▶ _OBJECTIVE_
The listing below should be copied in full, word for word.

▶ _DATA SECTION_
____

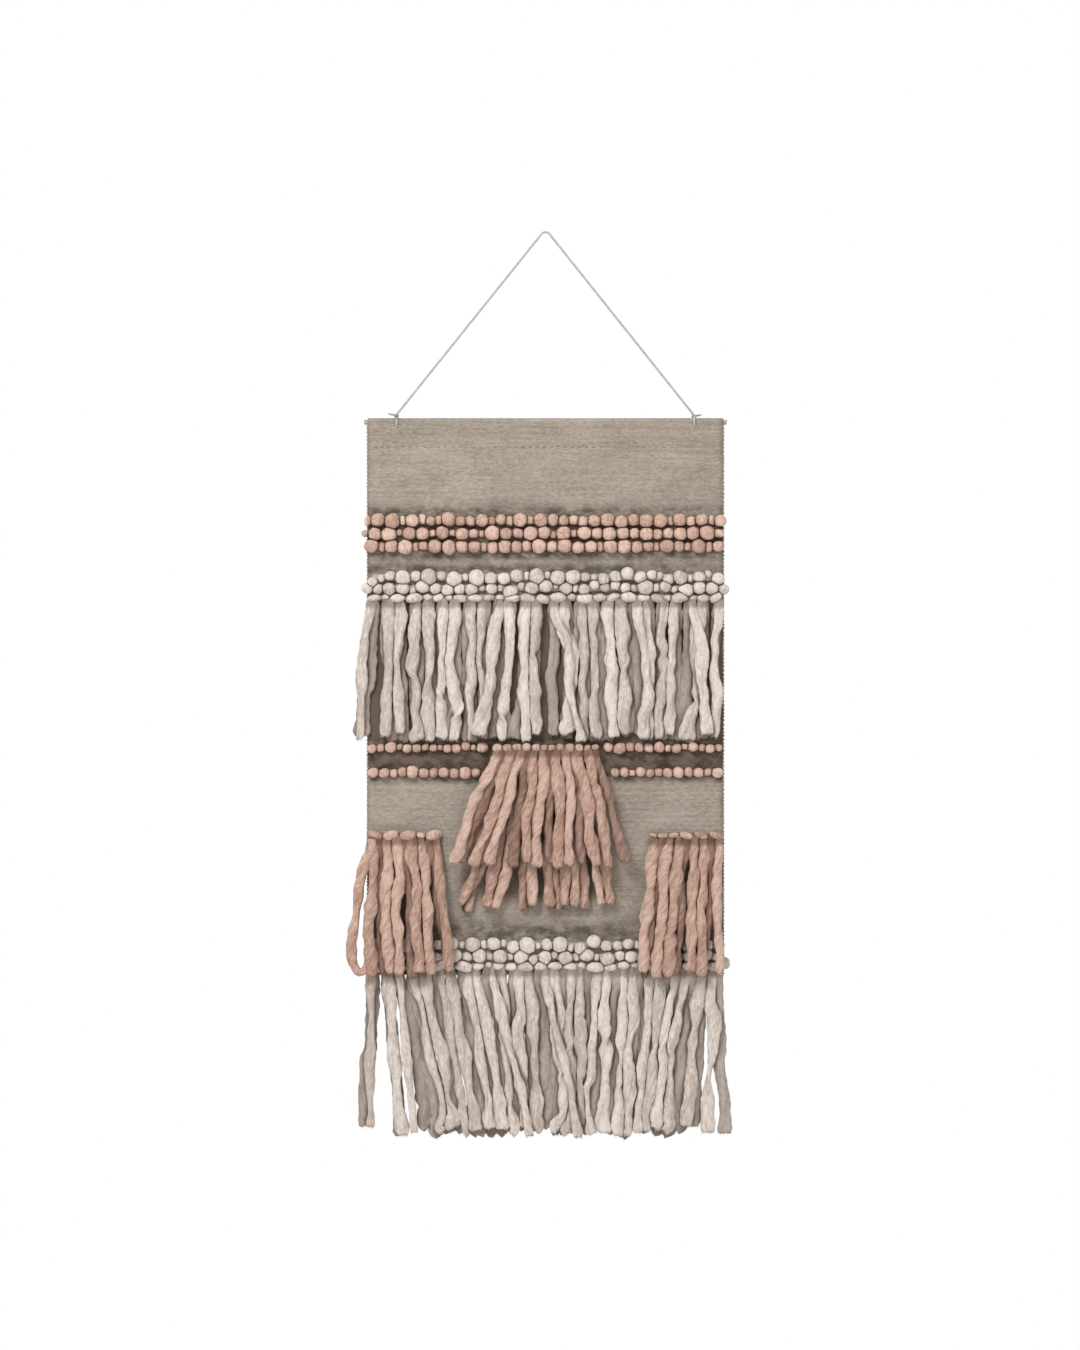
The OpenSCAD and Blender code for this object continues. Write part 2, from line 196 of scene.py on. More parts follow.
class Nodes(Tree):
    """The node tree of one material."""

    def __init__(self, name):
        self.material = bpy.data.materials.new(name)
        self.material.use_nodes = True
        super().__init__(self.material.node_tree)

    def attribute(self, name, output="Fac"):
        return self.add("ShaderNodeAttribute", attribute_name=name).outputs[output]

    def noise(self, vector, scale, detail=3.0, roughness=0.55, stretch=None):
        if stretch:
            mapping = self.add("ShaderNodeMapping", {"Vector": vector})
            mapping.inputs["Scale"].default_value = stretch
            vector = mapping.outputs["Vector"]
        inputs = {"Scale": scale, "Detail": detail, "Roughness": roughness, "Vector": vector}
        return self.add("ShaderNodeTexNoise", inputs).outputs["Fac"]

    def ramp(self, value, *stops):
        node = self.add("ShaderNodeValToRGB", {"Fac": value})
        elements = node.color_ramp.elements
        while len(elements) < len(stops):
            elements.new(0.5)
        for element, (position, colour) in zip(elements, stops):
            element.position = position
            element.color = (*colour, 1)
        return node.outputs["Color"]

    def mix(self, factor, first, second):
        inputs = {0: factor, 6: first, 7: second}
        return self.add("ShaderNodeMix", inputs, data_type="RGBA").outputs[2]

    def math(self, operation, first, second):
        node = self.add("ShaderNodeMath", {0: first, 1: second}, operation=operation)
        return node.outputs["Value"]

    def total(self, *terms):
        """The sum of some outputs, each times its share."""
        parts = [self.math("MULTIPLY", value, share) for value, share in terms]
        value = parts[0]
        for part in parts[1:]:
            value = self.math("ADD", value, part)
        return value

    def finish(self, colour, roughness, height, strength, depth, sheen=(0.0, 0.5, (1, 1, 1))):
        """height is pressed into the surface as a bump. sheen is its weight, roughness and tint."""
        bump = {"Strength": strength, "Distance": depth, "Height": height}
        weight, spread, tint = sheen
        self.feed("Principled BSDF", {
            "Base Color": colour,
            "Roughness": roughness,
            "Normal": self.add("ShaderNodeBump", bump).outputs["Normal"],
            "Sheen Weight": weight,
            "Sheen Roughness": spread,
            "Sheen Tint": tint,
            "Specular IOR Level": 0.25,
        })
        return self.material


def wool_material(name, gap, dark, middle, light, flecks):
    """Felted roving. grain runs along the yarn in its third coordinate, so that fibres follow it.

    crown is 1 in the open and falls to 0 deep between neighbours, where the gap colour is painted
    in as shade.
    """
    nodes = Nodes(name)
    grain = nodes.attribute("grain", "Vector")
    clouds = nodes.noise(grain, 60.0, 3.0, stretch=(1.0, 1.0, 0.45))
    fibres = nodes.noise(grain, 640.0, 4.0, 0.7, (1.0, 1.0, 0.14))
    felt = nodes.noise(grain, 1300.0, 3.0, 0.7)
    lumps = nodes.noise(grain, 260.0, 3.0, 0.6, (1.0, 1.0, 0.5))
    spots = nodes.noise(grain, 520.0, 2.0, 0.5, (1.0, 1.0, 0.4))
    tone = nodes.attribute("tone")
    value = nodes.total((clouds, 0.2), (fibres, 0.4), (lumps, 0.3), (tone, 0.1))
    colour = nodes.ramp(value, (0.42, dark), (0.5, middle), (0.575, light))
    colour = nodes.mix(nodes.range(spots, 0.60, 0.72, 0.0, 0.6), colour, flecks)
    # painted shade: the gap colour takes over where crown is low
    sunk = nodes.range(nodes.attribute("crown"), 0.0, 0.85, 0.92, 0.0)
    colour = nodes.mix(sunk, colour, gap)
    roughness = nodes.range(fibres, 0.3, 0.7, 0.82, 0.96)
    height = nodes.total((fibres, 0.5), (felt, 0.15), (lumps, 0.35))
    return nodes.finish(colour, roughness, height, 0.9, 3.0 * MM, (0.1, 0.45, light))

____

▶ _COMPLETE RESPONSE_
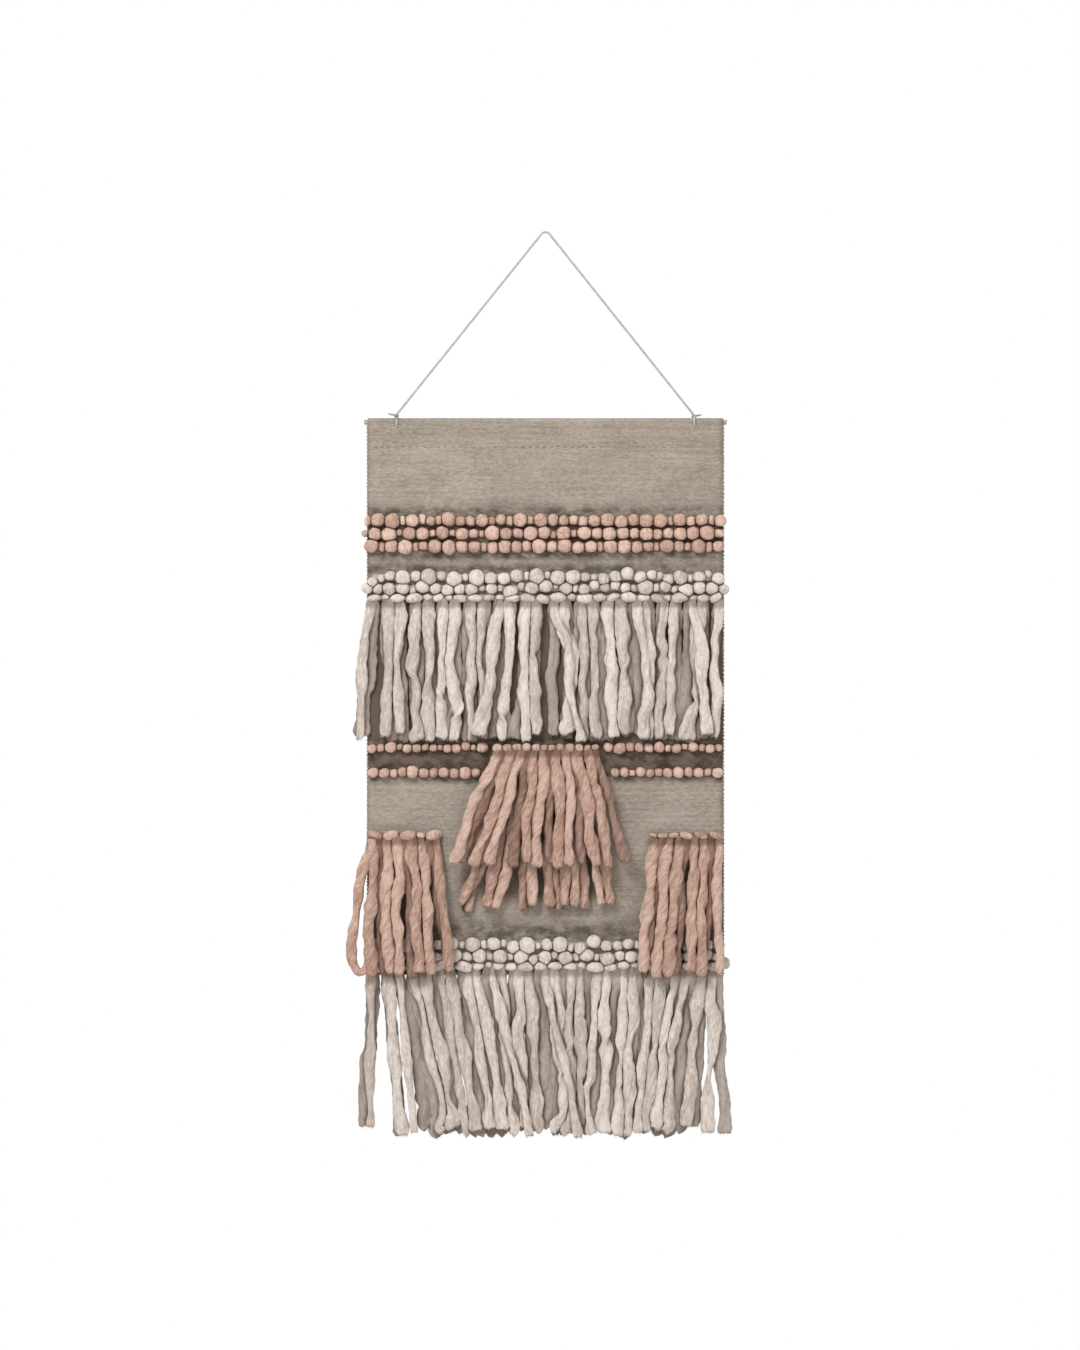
The OpenSCAD and Blender code for this object continues. Write part 2, from line 196 of scene.py on. More parts follow.
class Nodes(Tree):
    """The node tree of one material."""

    def __init__(self, name):
        self.material = bpy.data.materials.new(name)
        self.material.use_nodes = True
        super().__init__(self.material.node_tree)

    def attribute(self, name, output="Fac"):
        return self.add("ShaderNodeAttribute", attribute_name=name).outputs[output]

    def noise(self, vector, scale, detail=3.0, roughness=0.55, stretch=None):
        if stretch:
            mapping = self.add("ShaderNodeMapping", {"Vector": vector})
            mapping.inputs["Scale"].default_value = stretch
            vector = mapping.outputs["Vector"]
        inputs = {"Scale": scale, "Detail": detail, "Roughness": roughness, "Vector": vector}
        return self.add("ShaderNodeTexNoise", inputs).outputs["Fac"]

    def ramp(self, value, *stops):
        node = self.add("ShaderNodeValToRGB", {"Fac": value})
        elements = node.color_ramp.elements
        while len(elements) < len(stops):
            elements.new(0.5)
        for element, (position, colour) in zip(elements, stops):
            element.position = position
            element.color = (*colour, 1)
        return node.outputs["Color"]

    def mix(self, factor, first, second):
        inputs = {0: factor, 6: first, 7: second}
        return self.add("ShaderNodeMix", inputs, data_type="RGBA").outputs[2]

    def math(self, operation, first, second):
        node = self.add("ShaderNodeMath", {0: first, 1: second}, operation=operation)
        return node.outputs["Value"]

    def total(self, *terms):
        """The sum of some outputs, each times its share."""
        parts = [self.math("MULTIPLY", value, share) for value, share in terms]
        value = parts[0]
        for part in parts[1:]:
            value = self.math("ADD", value, part)
        return value

    def finish(self, colour, roughness, height, strength, depth, sheen=(0.0, 0.5, (1, 1, 1))):
        """height is pressed into the surface as a bump. sheen is its weight, roughness and tint."""
        bump = {"Strength": strength, "Distance": depth, "Height": height}
        weight, spread, tint = sheen
        self.feed("Principled BSDF", {
            "Base Color": colour,
            "Roughness": roughness,
            "Normal": self.add("ShaderNodeBump", bump).outputs["Normal"],
            "Sheen Weight": weight,
            "Sheen Roughness": spread,
            "Sheen Tint": tint,
            "Specular IOR Level": 0.25,
        })
        return self.material


def wool_material(name, gap, dark, middle, light, flecks):
    """Felted roving. grain runs along the yarn in its third coordinate, so that fibres follow it.

    crown is 1 in the open and falls to 0 deep between neighbours, where the gap colour is painted
    in as shade.
    """
    nodes = Nodes(name)
    grain = nodes.attribute("grain", "Vector")
    clouds = nodes.noise(grain, 60.0, 3.0, stretch=(1.0, 1.0, 0.45))
    fibres = nodes.noise(grain, 640.0, 4.0, 0.7, (1.0, 1.0, 0.14))
    felt = nodes.noise(grain, 1300.0, 3.0, 0.7)
    lumps = nodes.noise(grain, 260.0, 3.0, 0.6, (1.0, 1.0, 0.5))
    spots = nodes.noise(grain, 520.0, 2.0, 0.5, (1.0, 1.0, 0.4))
    tone = nodes.attribute("tone")
    value = nodes.total((clouds, 0.2), (fibres, 0.4), (lumps, 0.3), (tone, 0.1))
    colour = nodes.ramp(value, (0.42, dark), (0.5, middle), (0.575, light))
    colour = nodes.mix(nodes.range(spots, 0.60, 0.72, 0.0, 0.6), colour, flecks)
    # painted shade: the gap colour takes over where crown is low
    sunk = nodes.range(nodes.attribute("crown"), 0.0, 0.85, 0.92, 0.0)
    colour = nodes.mix(sunk, colour, gap)
    roughness = nodes.range(fibres, 0.3, 0.7, 0.82, 0.96)
    height = nodes.total((fibres, 0.5), (felt, 0.15), (lumps, 0.35))
    return nodes.finish(colour, roughness, height, 0.9, 3.0 * MM, (0.1, 0.45, light))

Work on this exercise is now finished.